Failure to List Legal Malpractice Lawsuit as an Asset In a Bankruptcy Leads to Dismissal of Lawsuit

In a recent article in the Chicago Daily Law Bulletin a decision by the Illinois Appellate Court was discussed dealing with the failure to schedule legal malpractice claims in a bankruptcy proceeding (Unfortunately, the case itself is unpublished, Dawn and Donald Patrzykont v. Randall A. Wolff, No. 1-07-0238). According to the article, a couple of weeks ago the Illinois Appellate Court dismissed a couple’s legal-malpractice lawsuit based on a lack of standing because of their failure to list the cause of action as an asset during their bankruptcy proceeding. The Court wrote that when a debtor files a bankruptcy petition, he must file a schedule of assets and liabilities, including any cause of action that accrued prior to the bankruptcy filing. A trustee is then assigned to handle the debtor’s property , with the trustee having the exclusive right to pursue the causes of action listed in the bankruptcy schedule.
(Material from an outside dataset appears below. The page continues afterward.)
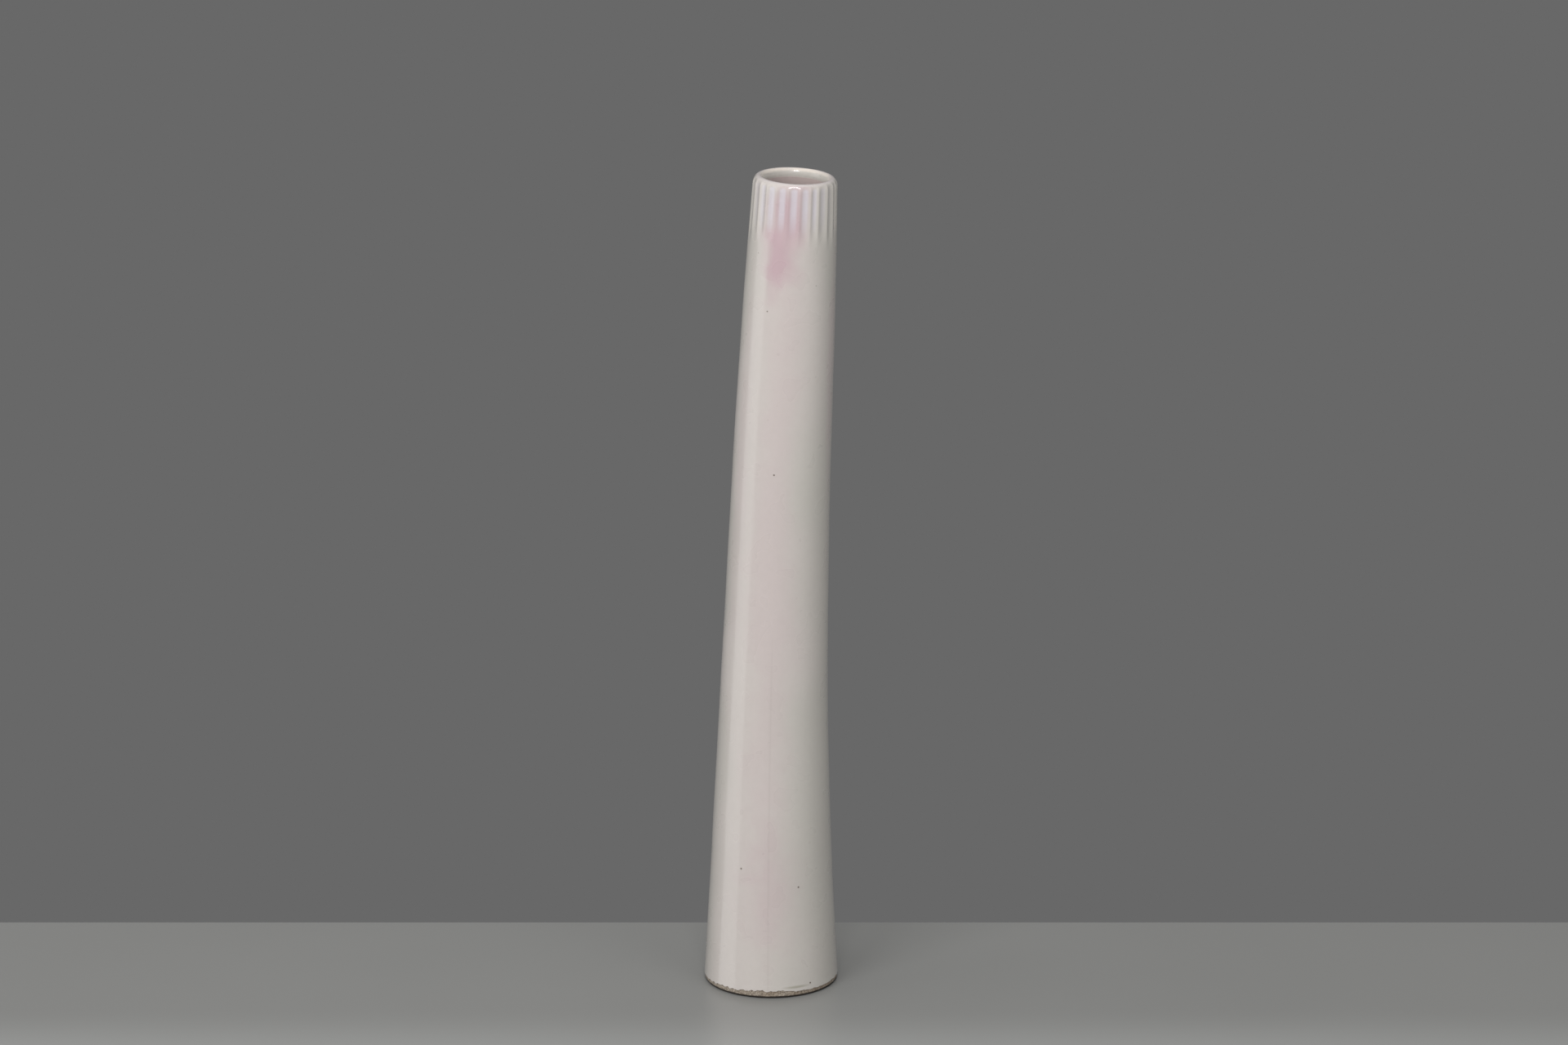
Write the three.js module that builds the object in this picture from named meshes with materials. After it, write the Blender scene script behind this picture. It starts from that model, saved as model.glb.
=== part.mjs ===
// A tall, slender ceramic vase: one fired clay body with a glaze coat outside and another inside.
// It tapers from a round foot, leans a little to +X as it rises, and has cut flutes round its neck.
// Millimetres, +Z up. The origin is the centre of the foot, on the ground, and -Y is the front.
import * as THREE from "three";

// Sizes over the glaze
const HEIGHT = 400; // ground to the crest of the lip, measured up the centreline
const FOOT_RADIUS = 32.5; // where the outer wall would meet the ground
const NECK_RADIUS = 19.9; // where the outer wall would meet the height of the crest
const WALL = 5.4; // glaze, clay and glaze, measured level
const GLAZE = 0.4; // thickness of either coat
const LEAN = 11.7; // how far the crest stands to +X of the foot

// The wall's taper swells from the foot and from the neck to these two handles of its curve.
const LOWER_PULL = { radius: 21.5, height: 190 };
const UPPER_PULL = { radius: 25, height: 270 };

// The centreline leaves the ground upright and bends over between these two handles.
const UPRIGHT_PULL = 120;
const LEANING_PULL = { shift: 2.4, height: 215 };

// Lip
const LIP_RISE = 4; // height of the rounded lip
const LIP_OUT = 3; // its crest lies this far in from the outer wall
const LIP_STEPS = 3; // facets in each quarter of the lip

// Foot
const BARE_BAND = 3; // clay left bare above the ground
const FOOT_ROUND = 1.2; // rounded lower edge
const FOOT_RING = 8; // width of the flat ring that stands on the ground
const RECESS_DEPTH = 1.6; // hollow under the foot
const RECESS_SLOPE = 1.2; // its edge slopes in over this width

// Cavity
const FLOOR = 9; // ground to the glazed floor inside
const FLOOR_ROUND = 9; // corner between floor and inner wall
const FLOOR_STEPS = 3;

// Flutes cut round the neck
const FLUTES = 24;
const FLUTE_DEPTH = 0.7;
const FLUTE_LENGTH = 28; // from the run-out below to the lip's rounding
const FLUTE_RUN_OUT = 12; // length over which they fade into the wall
const FLUTE_LIP_FADE = 3; // they fade out again over this much of the lip's rise

const SECTORS = FLUTES * 2; // a ridge and a groove each have a column of points
const WALL_RINGS = 7; // bands of facets up the plain wall
const FLUTE_RINGS = 4;
const CURVE_TRIES = 40; // halvings when a curve is searched for a height

const lipFoot = HEIGHT - LIP_RISE;
const fluteFoot = lipFoot - FLUTE_LENGTH;

const taper = new THREE.CubicBezierCurve(
  new THREE.Vector2(FOOT_RADIUS, 0),
  new THREE.Vector2(LOWER_PULL.radius, LOWER_PULL.height),
  new THREE.Vector2(UPPER_PULL.radius, UPPER_PULL.height),
  new THREE.Vector2(NECK_RADIUS, HEIGHT),
);

const centreline = new THREE.CubicBezierCurve(
  new THREE.Vector2(0, 0),
  new THREE.Vector2(0, UPRIGHT_PULL),
  new THREE.Vector2(LEANING_PULL.shift, LEANING_PULL.height),
  new THREE.Vector2(LEAN, HEIGHT),
);

// The share of the way along a rising curve at which it reaches a height.
function shareAtHeight(curve, height) {
  let low = 0;
  let high = 1;
  for (let i = 0; i < CURVE_TRIES; i++) {
    const middle = (low + high) / 2;
    if (curve.getPoint(middle).y < height) low = middle;
    else high = middle;
  }
  return (low + high) / 2;
}

// Radius of the glazed outside at a height, before the lean and the flutes.
const outerRadius = (height) => taper.getPoint(shareAtHeight(taper, height)).x;

const lipRadius = outerRadius(lipFoot) - LIP_OUT;

function evenSteps(from, to, count) {
  return Array.from({ length: count + 1 }, (_, i) => from + ((to - from) * i) / count);
}

// Points of a quarter ellipse about a centre, between two angles in quarter turns.
function quarter(centre, acrossRadius, upRadius, from, to, steps) {
  return evenSteps(from, to, steps).map((share) => {
    const angle = (share * Math.PI) / 2;
    return new THREE.Vector2(
      centre.x + acrossRadius * Math.cos(angle),
      centre.y + upRadius * Math.sin(angle),
    );
  });
}

const ringHeights = [
  ...evenSteps(BARE_BAND, fluteFoot, WALL_RINGS),
  ...evenSteps(fluteFoot, lipFoot, FLUTE_RINGS).slice(1),
];

const lipCentre = new THREE.Vector2(lipRadius, lipFoot);

// The outside from the bare band up to the crest, at a depth under the glazed surface.
function outsideLine(depth) {
  const wall = ringHeights.map((height) => new THREE.Vector2(outerRadius(height) - depth, height));
  const lip = quarter(lipCentre, LIP_OUT - depth, LIP_RISE - depth, 0, 1, LIP_STEPS);
  return [...wall, ...lip.slice(1)];
}

// The inside from the crest down to the middle of the floor, at a depth under the glazed surface.
function insideLine(depth) {
  const corner = FLOOR + FLOOR_ROUND;
  const lip = quarter(lipCentre, WALL - LIP_OUT - depth, LIP_RISE - depth, 1, 2, LIP_STEPS);
  const wall = ringHeights
    .filter((height) => height > corner && height < lipFoot)
    .reverse()
    .map((height) => new THREE.Vector2(outerRadius(height) - WALL + depth, height));
  const cornerCentre = new THREE.Vector2(outerRadius(corner) - WALL - FLOOR_ROUND, corner);
  const round = quarter(cornerCentre, FLOOR_ROUND + depth, FLOOR_ROUND + depth, 0, -1, FLOOR_STEPS);
  return [...lip, ...wall, ...round, new THREE.Vector2(0, FLOOR - depth)];
}

// The underside and the rounded edge of the foot, from the middle out.
function footLine() {
  const edgeCentre = new THREE.Vector2(outerRadius(FOOT_ROUND) - GLAZE - FOOT_ROUND, FOOT_ROUND);
  const ringInside = edgeCentre.x - FOOT_RING;
  return [
    new THREE.Vector2(0, RECESS_DEPTH),
    new THREE.Vector2(ringInside - RECESS_SLOPE, RECESS_DEPTH),
    new THREE.Vector2(ringInside, 0),
    ...quarter(edgeCentre, FOOT_ROUND, FOOT_ROUND, -1, 0, 2),
  ];
}

// How far a flute is cut into the outside at a point of the unbent vase.
function fluteCut(radius, height, angle) {
  if (radius < lipRadius || height < fluteFoot) return 0;
  const runOut = THREE.MathUtils.smoothstep(height, fluteFoot, fluteFoot + FLUTE_RUN_OUT);
  const fade = 1 - THREE.MathUtils.smoothstep(height, lipFoot, lipFoot + FLUTE_LIP_FADE);
  const groove = (1 - Math.cos(FLUTES * angle)) / 2;
  return FLUTE_DEPTH * runOut * fade * groove;
}

// Cuts the flutes into a turned shape and bends it along the centreline.
function fluteAndLean(geometry) {
  const position = geometry.attributes.position;
  const point = new THREE.Vector3();
  for (let i = 0; i < position.count; i++) {
    point.fromBufferAttribute(position, i);
    const height = point.z;
    const angle = Math.atan2(point.y, point.x);
    const radius = Math.hypot(point.x, point.y);
    const cutRadius = radius - fluteCut(radius, height, angle);
    const share = shareAtHeight(centreline, height);
    const axis = centreline.getPoint(share);
    const rise = centreline.getTangent(share);
    const across = cutRadius * Math.cos(angle);
    point.set(
      axis.x + across * rise.y,
      cutRadius * Math.sin(angle),
      height - across * rise.x,
    );
    position.setXYZ(i, point.x, point.y, point.z);
  }
  geometry.computeVertexNormals();
  return geometry;
}

const turned = (profile) => new THREE.LatheGeometry(profile, SECTORS).rotateX(Math.PI / 2);

// A coat's profile follows the clay the way the clay's own profile runs, so that the facets of the
// two faces match, and comes back along the glazed face. That leaves it inside out until turned.
function coat(profile) {
  const geometry = turned(profile);
  geometry.index.array.reverse();
  return geometry;
}

const clay = turned([
  ...footLine(),
  ...outsideLine(GLAZE),
  ...insideLine(GLAZE).slice(1),
]);

const outerCoat = coat([
  ...outsideLine(GLAZE),
  ...outsideLine(0).reverse(),
  outsideLine(GLAZE)[0],
]);

const innerCoat = coat([
  ...insideLine(0).reverse(),
  ...insideLine(GLAZE),
]);

function piece(name, geometry, color, roughness) {
  const material = new THREE.MeshStandardMaterial({ color, roughness, metalness: 0 });
  const mesh = new THREE.Mesh(fluteAndLean(geometry), material);
  mesh.name = name;
  return mesh;
}

const vase = new THREE.Group();
vase.add(
  piece("clay_body", clay, 0xb59f8d, 0.9),
  piece("outer_glaze", outerCoat, 0xc6beb9, 0.2),
  piece("inner_glaze", innerCoat, 0xc2b9b3, 0.25),
);

export default vase;
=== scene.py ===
"""A tall, slender vase in a pearly glaze with a pink lustre, standing on a grey plinth.

Metres, +Z up. The foot is at the origin, the pot leans to +X, and its front is -Y.
"""

import bpy
import math
import random
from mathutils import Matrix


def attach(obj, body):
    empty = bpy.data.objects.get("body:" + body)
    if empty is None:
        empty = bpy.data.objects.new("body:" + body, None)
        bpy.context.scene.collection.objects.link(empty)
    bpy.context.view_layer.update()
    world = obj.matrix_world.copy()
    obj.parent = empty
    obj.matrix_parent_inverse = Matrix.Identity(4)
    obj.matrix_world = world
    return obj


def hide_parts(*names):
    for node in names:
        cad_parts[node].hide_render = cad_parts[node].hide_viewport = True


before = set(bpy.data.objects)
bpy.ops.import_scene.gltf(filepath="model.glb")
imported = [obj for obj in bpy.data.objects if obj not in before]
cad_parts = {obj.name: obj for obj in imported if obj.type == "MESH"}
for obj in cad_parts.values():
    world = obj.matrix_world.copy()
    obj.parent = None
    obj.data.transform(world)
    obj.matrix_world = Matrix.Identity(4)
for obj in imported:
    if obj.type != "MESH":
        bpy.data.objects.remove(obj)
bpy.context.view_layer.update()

# The pot's sizes
HEIGHT = 0.400
WALL = 0.0054
GLAZE = 0.0004
CLAY_DEPTH = 0.00045
LIP_RISE = 0.004
LIP_OUT = 0.003
FOOT_ROUND = 0.0012
FOOT_RING = 0.008
RECESS_DEPTH = 0.0016
RECESS_SLOPE = 0.0012
FLOOR = 0.009
FLOOR_ROUND = 0.009
GLAZE_EDGE = 0.0026

# The wall's curve of radius and height, and the line that the pot leans along
TAPER = ((0.0325, 0.0), (0.0215, 0.190), (0.0250, 0.270), (0.0199, HEIGHT))
LEAN = 0.0117
LEAN_START = (0.0, 0.120)
LEAN_END = (0.0024, 0.215)

# Flutes
FLUTES = 24
FLUTE_DEPTH = 0.00070
FLUTE_FOOT = 0.368
FLUTE_RUN_OUT = 0.012
FLUTE_LIP_FADE = 0.0039

HOLLOW_SHARPNESS = 0.3
EDGE_WANDER = 1.5
DEPTH_RANGE = (0.75, 1.0)
RUN_OUT_WANDER = (-0.002, 0.003)

# How finely each stretch is raised
COLUMNS = 360
EDGE_RINGS = (0, 0.0008, 0.0018, 0.003, 0.005)
PLAIN_START, PLAIN_END, PLAIN_BANDS = 0.012, 0.360, 44
FLUTED_START, FLUTED_BANDS = 0.362, 20
LIP_BANDS = 10
INSIDE_BANDS = 50
CORNER_BANDS = 8
FOOT_BANDS = 5
FLOOR_RINGS = (0.012, 0.006, 0.002)
RECESS_RINGS = (0.003, 0.010, 0.016)
RING_CHAMFER = 0.0002
HALVINGS = 30

# Unevenness of the hand-made wall and of the glaze's lower edge
UNEVENNESS = 0.0006
UNEVEN_FROM, UNEVEN_FULL = 0.004, 0.040
RAGGED_REACH = 0.006
BARE_MIDDLE = -16
BARE_FULL, BARE_END = 22, 50
LEAST_BARE = 0.35

LIP_FOOT = HEIGHT - LIP_RISE
SMOOTH_ANGLE = 40

dice = random.Random(7)


def smooth_step(value, low, high):
    share = min(1.0, max(0.0, (value - low) / (high - low)))
    return share * share * (3 - 2 * share)


def along(curve, share):
    rest = 1 - share
    weights = (rest ** 3, 3 * rest * rest * share, 3 * rest * share * share, share ** 3)
    return tuple(sum(w * point[i] for w, point in zip(weights, curve)) for i in (0, 1))


def wall_radius(height):
    low, high = 0.0, 1.0
    for _ in range(HALVINGS):
        middle = (low + high) / 2
        if along(TAPER, middle)[1] < height:
            low = middle
        else:
            high = middle
    return along(TAPER, low)[0]


LIP_RADIUS = wall_radius(LIP_FOOT) - LIP_OUT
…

The Court further explains that a trustee can abandon a scheduled asset, but if an asset is not properly scheduled (like in the present case) it is not abandoned when the bankruptcy case is closed. Consequently, if a legal malpractice action is unscheduled in the client’s bankruptcy the claim remains the asset of the bankruptcy estate (not the client) even after the bankruptcy case is closed.